I characterized my take on our prospects in New Orleans after Katrina as “tightly bridled optimism.” I’m sure I’m not the first person to coin that phrase, but you wouldn’t know it from searching Google. Maybe I should trademark it, because I’ve come to realize it’s my signature emotion.

And, for sure, it’s what I’m feeling today. Optimistic, yes, but not uncritically so. I can’t let loose, can’t let my guard down entirely, not even today. My skepticism and pessimism are too deeply held.

I am more hopeful for our future than at any time in my adult life, but that’s not saying much. Or maybe it is. I don’t even know anymore.

Still, a great day in American history. I’m profoundly glad to see this day.

9 Responses to “Tightly Bridled Optimism”

  1. dloye Says:

    It’s a great descriptive. Your explanation of why it’s descriptive sure sent my head off in a few surprising directions.

  2. dloye Says:

    Hmmm.. it’s a wordpress blog. Now I understand why my aged family members have problems ….. Are you geeky enough to …. Did you know that if you hit enter in any of the fields above the message box, you are finished. Comment submitted. Strange, very strange.

  3. julesb_town Says:

    ditto!

  4. bullet Says:

    I didn’t vote for President Obama and don’t particularly like him, but I, too, feel proud of and humbled by all the events that have brought us this one step closer. Well said, b.

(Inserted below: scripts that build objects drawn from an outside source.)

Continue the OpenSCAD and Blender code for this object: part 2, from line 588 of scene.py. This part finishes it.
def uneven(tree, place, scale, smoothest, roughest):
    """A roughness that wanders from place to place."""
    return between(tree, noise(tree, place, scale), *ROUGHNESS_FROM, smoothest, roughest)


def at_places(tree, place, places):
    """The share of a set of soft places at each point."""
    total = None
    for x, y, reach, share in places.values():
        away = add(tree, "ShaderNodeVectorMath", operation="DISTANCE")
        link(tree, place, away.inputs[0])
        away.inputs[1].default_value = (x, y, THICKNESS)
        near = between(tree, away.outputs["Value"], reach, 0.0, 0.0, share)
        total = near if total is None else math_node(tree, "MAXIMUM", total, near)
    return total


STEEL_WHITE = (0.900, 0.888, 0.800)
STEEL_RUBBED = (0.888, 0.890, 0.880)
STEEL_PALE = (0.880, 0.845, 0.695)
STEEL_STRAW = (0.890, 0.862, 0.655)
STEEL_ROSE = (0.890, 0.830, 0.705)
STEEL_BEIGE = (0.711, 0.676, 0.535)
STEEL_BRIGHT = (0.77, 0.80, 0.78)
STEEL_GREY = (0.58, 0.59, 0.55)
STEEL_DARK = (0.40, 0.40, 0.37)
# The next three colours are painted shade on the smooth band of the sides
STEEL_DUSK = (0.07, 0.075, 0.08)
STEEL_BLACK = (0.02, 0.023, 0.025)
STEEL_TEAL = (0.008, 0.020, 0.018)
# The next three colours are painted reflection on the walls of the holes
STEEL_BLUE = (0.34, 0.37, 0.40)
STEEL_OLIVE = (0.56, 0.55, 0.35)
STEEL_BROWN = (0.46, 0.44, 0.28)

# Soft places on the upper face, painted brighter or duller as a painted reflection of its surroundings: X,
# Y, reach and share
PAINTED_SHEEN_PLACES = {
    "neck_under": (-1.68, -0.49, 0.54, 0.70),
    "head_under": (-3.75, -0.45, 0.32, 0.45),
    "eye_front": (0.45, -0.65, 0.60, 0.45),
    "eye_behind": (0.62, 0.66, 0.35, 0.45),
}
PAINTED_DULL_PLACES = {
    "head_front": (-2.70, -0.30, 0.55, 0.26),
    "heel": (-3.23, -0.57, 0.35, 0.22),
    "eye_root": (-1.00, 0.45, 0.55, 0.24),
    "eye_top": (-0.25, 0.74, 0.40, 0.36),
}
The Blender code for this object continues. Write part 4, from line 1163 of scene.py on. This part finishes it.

  5. proteanme.com » day four Says:

    [...] agree with editor B.  He summarized the historic and proud nature of today much better than I can right now. I watched [...]

  6. Tim Says:

    I agree completely, B. I’m optimistic and even excited. I wore red, white and blue to work today. But you know I didn’t vote for President Obama–I voted Green. And I also don’t think fondly of Bill Clinton’s years in the White House. So I’m with you–cautiously optimistic is the way I put it.

    Peace,

    Tim

  7. rickngentilly Says:

    i’m one year from the patton oswald 50 year birfday concept.

    pretty much spent my working days up to this point in french quarter kitchens .

    never understood the hate on the gays or the poor because they where allways my co-workers.

    people i spend 40 hours or plus a week with.

    if you want to understand a man or a women go to battle with them in a kitchen or a dining room.

    you will get to know them as a human and to not love or hate them as a skin color or sexual preference.

    it allways tickles me when some new kid comes in all full of piss and vinegar acting like a dickhead and 6 weeks later tells me i thought you were a racists and a homophobe but now that im in the house groove i realize you were just hating on me for being a newbie.

    it’s got to suck being black and gay and coming from bum fuck no-where to cook in the 1/4 only to find some old fart taking you to task for your skills.

    the thing thats funny is some come here to hone their skills and some just come here to get away from the oppression of their little bum fuck town.

    the job we do together is not judged by skin or sex or who you go home with at the end of the day.

    it’s about kicking ass for the house which really is an analogy for how this country works in the best of times.

    thats my take.

    blue collar paid my mortgage and i got no shame in the fact.

    our blue collar home owner neighborhoods should not be made shameful and torn up for progress .

    sweat equity is what built this town (downtown)

    peace to you and yours and thank you for letting me rant.

  8. Marco Says:

    Ed B, I’m even more skeptical of the political system. Mine is more like bridled pessimism. I don’t want to appear too cynical, but I have lived somehat longer than you. I also hold out some hope for the human race. Not much, but some. I guess the middle way is best, as someone taught.

    @Rick, this is the what this country needs to do. If we don’t we’re screwed for good. You have said it well.

  9. Michael Homan Says:

    You totally sold out the green party Bart for the donkey. How do you sleep at night?